Israel, too, has suffered at the hands of cyber warfare. The Carmel Tunnels, a major traffic hub in northern Israel leading to Haifa, the Israeli navy’s major base, were shut down through a cyberattack.

Prior to that, there was another attempted cyberattack on Haifa’s water system.

This constant threat of attack has led to the establishment of some of the best military intelligence organisations in the world. The best of the best being Unit 8200.

Unit 8200 is so noted for their sophistication and ability to track potential enemies that many retired service men from the industry are now helping to drive a tech boom. Some of the algorithms and technologies that the Unit have developed are so devilishly accurate that there are aims for deploying these algorithms for something entirely new: pre-crime prevention.

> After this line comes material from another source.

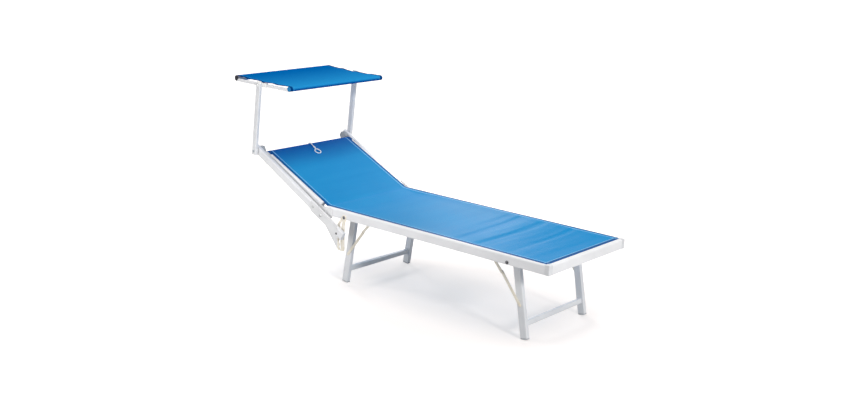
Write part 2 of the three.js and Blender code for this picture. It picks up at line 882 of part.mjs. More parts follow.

So far, Israel’s extensive cyber capabilities have already prevented at least one major attack from occurring.

An attempted al Qaeda attack on a US embassy in Tel Aviv was recently foiled through the coordination of counter-intelligence work and cyber security. Three Palestinian recruits planning on travelling to Syria for training were discovered in part due to their internet trail.

The transition to a world of cyber warfare does not mean the end to conventional warfare. It just means another future war venue that needs to be protected.

Lt. Gen. Benny Gantz, chief of staff of Israel’s military forces, warned delegates at a technology conference in Tel Aviv that the country’s next major war could start with a cyberattack that paralyzes the country.
Ultimately, if that could happen in Israel, that could happen to any country.